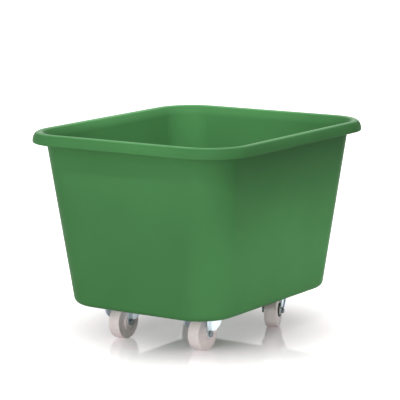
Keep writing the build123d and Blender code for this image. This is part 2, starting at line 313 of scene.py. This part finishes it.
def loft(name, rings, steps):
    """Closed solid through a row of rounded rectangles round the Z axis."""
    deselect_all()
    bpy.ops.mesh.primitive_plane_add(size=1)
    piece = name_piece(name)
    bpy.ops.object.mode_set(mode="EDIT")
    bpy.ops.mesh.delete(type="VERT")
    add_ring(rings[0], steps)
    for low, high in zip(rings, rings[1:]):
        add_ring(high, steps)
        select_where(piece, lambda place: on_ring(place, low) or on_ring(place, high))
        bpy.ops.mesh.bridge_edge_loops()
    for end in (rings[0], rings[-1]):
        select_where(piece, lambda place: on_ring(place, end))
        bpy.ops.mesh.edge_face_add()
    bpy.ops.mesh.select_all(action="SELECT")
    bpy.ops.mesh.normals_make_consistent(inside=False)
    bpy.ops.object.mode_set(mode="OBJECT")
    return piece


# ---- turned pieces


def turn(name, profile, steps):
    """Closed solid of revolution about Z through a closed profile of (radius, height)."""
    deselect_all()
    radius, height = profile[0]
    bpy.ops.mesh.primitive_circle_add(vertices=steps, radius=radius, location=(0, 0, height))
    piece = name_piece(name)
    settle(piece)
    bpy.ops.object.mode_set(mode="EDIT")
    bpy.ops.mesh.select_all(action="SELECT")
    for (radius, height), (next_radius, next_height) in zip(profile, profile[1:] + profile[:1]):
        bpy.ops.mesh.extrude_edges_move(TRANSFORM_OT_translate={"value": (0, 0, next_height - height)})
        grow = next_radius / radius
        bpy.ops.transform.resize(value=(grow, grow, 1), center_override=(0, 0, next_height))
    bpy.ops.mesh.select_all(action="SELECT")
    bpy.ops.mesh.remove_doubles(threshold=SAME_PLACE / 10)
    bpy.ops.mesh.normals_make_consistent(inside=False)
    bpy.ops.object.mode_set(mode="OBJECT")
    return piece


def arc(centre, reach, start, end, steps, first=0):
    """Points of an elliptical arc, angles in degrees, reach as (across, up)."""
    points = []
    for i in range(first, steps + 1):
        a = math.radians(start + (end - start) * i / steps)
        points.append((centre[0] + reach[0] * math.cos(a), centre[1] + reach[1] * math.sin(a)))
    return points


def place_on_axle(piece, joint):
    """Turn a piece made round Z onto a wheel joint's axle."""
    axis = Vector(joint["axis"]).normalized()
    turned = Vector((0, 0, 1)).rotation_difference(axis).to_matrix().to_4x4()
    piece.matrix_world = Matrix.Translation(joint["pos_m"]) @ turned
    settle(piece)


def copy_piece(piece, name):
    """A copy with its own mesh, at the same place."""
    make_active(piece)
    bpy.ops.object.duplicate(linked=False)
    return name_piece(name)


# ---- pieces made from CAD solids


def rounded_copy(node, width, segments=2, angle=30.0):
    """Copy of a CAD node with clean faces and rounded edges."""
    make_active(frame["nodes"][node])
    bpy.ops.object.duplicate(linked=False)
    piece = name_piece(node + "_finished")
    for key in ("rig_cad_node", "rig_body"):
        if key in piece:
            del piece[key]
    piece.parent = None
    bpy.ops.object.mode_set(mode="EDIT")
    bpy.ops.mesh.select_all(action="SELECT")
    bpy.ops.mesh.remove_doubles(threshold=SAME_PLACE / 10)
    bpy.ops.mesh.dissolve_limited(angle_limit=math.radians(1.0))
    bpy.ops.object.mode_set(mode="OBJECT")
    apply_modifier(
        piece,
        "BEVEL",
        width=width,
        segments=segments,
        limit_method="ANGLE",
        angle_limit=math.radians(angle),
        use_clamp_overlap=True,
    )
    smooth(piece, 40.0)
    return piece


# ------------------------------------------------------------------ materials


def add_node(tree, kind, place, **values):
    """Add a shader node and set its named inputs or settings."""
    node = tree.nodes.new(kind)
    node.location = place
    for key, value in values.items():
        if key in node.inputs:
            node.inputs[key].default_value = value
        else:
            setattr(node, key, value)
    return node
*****
*TASK PROMPT*: Write out, unaltered, the lines from the opening of the listing through the line that includes "# ---- turned pieces".

*OUTPUT BELOW*:
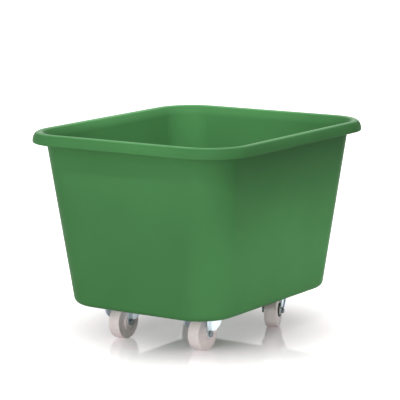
Keep writing the build123d and Blender code for this image. This is part 2, starting at line 313 of scene.py. This part finishes it.
def loft(name, rings, steps):
    """Closed solid through a row of rounded rectangles round the Z axis."""
    deselect_all()
    bpy.ops.mesh.primitive_plane_add(size=1)
    piece = name_piece(name)
    bpy.ops.object.mode_set(mode="EDIT")
    bpy.ops.mesh.delete(type="VERT")
    add_ring(rings[0], steps)
    for low, high in zip(rings, rings[1:]):
        add_ring(high, steps)
        select_where(piece, lambda place: on_ring(place, low) or on_ring(place, high))
        bpy.ops.mesh.bridge_edge_loops()
    for end in (rings[0], rings[-1]):
        select_where(piece, lambda place: on_ring(place, end))
        bpy.ops.mesh.edge_face_add()
    bpy.ops.mesh.select_all(action="SELECT")
    bpy.ops.mesh.normals_make_consistent(inside=False)
    bpy.ops.object.mode_set(mode="OBJECT")
    return piece


# ---- turned pieces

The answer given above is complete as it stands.